Again people piss us off, but the best thing we can do whether they apologize or not is to FORGIVE THEM. I know that hard because they pissed YOU OFF and they should be begging you for Forgiveness...but either way you should let what happened go. I am not saying to FORGET what happened, because it did and that memory will not go away but when you forgive and let the GRUDGE go you will feel better and your life can fully move on.

GRUDGES are a sign of stunted growth. You can expect to grow as a human being knowing that this memory/situation/person eats up at you and pulls you backwards. You get angry, frustrated, cold-hearted, and become a brick wall because of that experience and whether you know it or not, this will effect another situation in the future because you just cant let it go.

Some people are so hard that even when the other person who might of been in the wrong apologizes, its not enough because you just that mad. I will reinstate that I can understand something "seem" unforgiveable, but you can forgive and move on. Be the bigger person and show that this situation was in the past, and let the grudge out of you system.

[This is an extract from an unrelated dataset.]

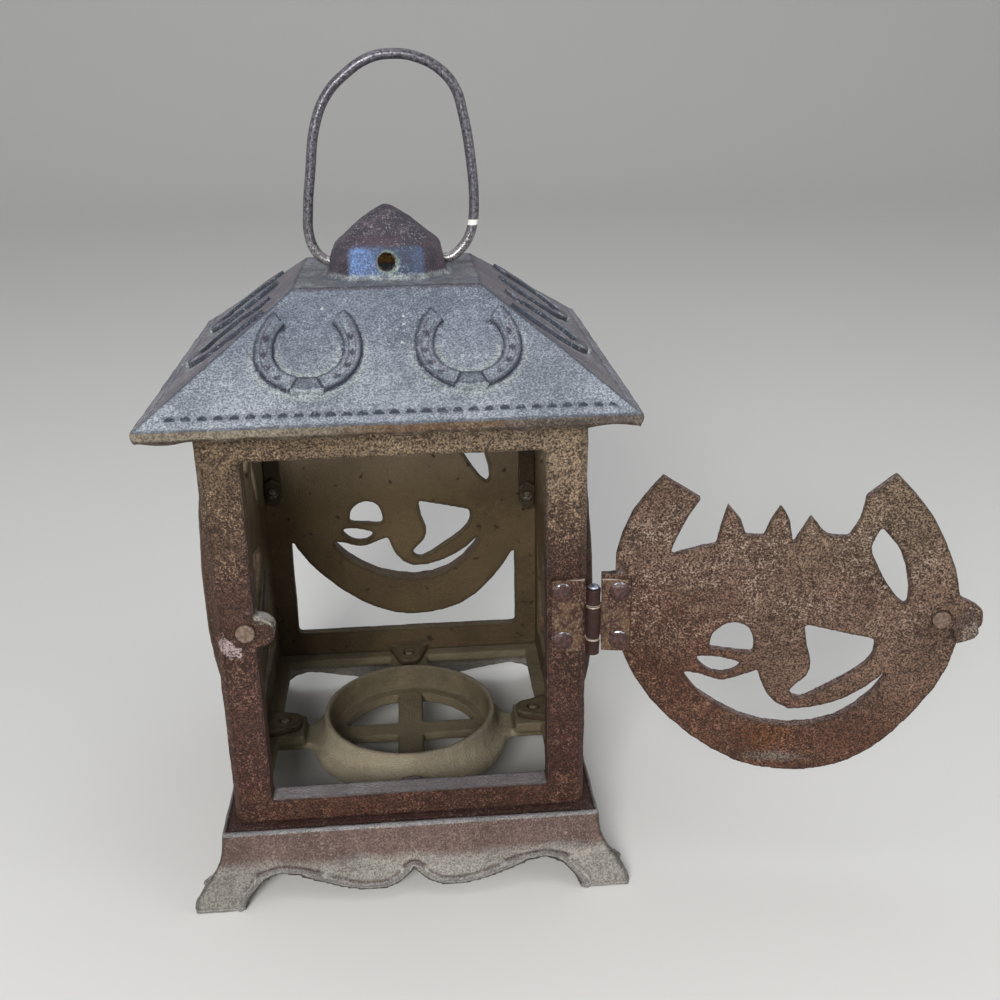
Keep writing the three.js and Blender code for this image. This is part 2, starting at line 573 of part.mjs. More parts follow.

You can choose to resolve the situation, depending on how sincere the person was with their apology and your relationship prior to the situation (how important were they in your life before this happened) or choose to forgive but not associate yourself with them because you know this person is not "sincere" or can't be trusted (which is understandable).

Everything is about growth, trial and error, who to trust who not to trust, anger & forgiveness, problem & solution and so on and if you cannot go on with life understanding this concept and still want to hold onto GRUDGES then maybe its you with the PROBLEM.

Learn: Be a person who is not weak because they can forgive others, but strong enough to know that people make mistakes. Once you let go of the "grudges" in your life, you can peel away the old you and celebrate another step to maturity and growth.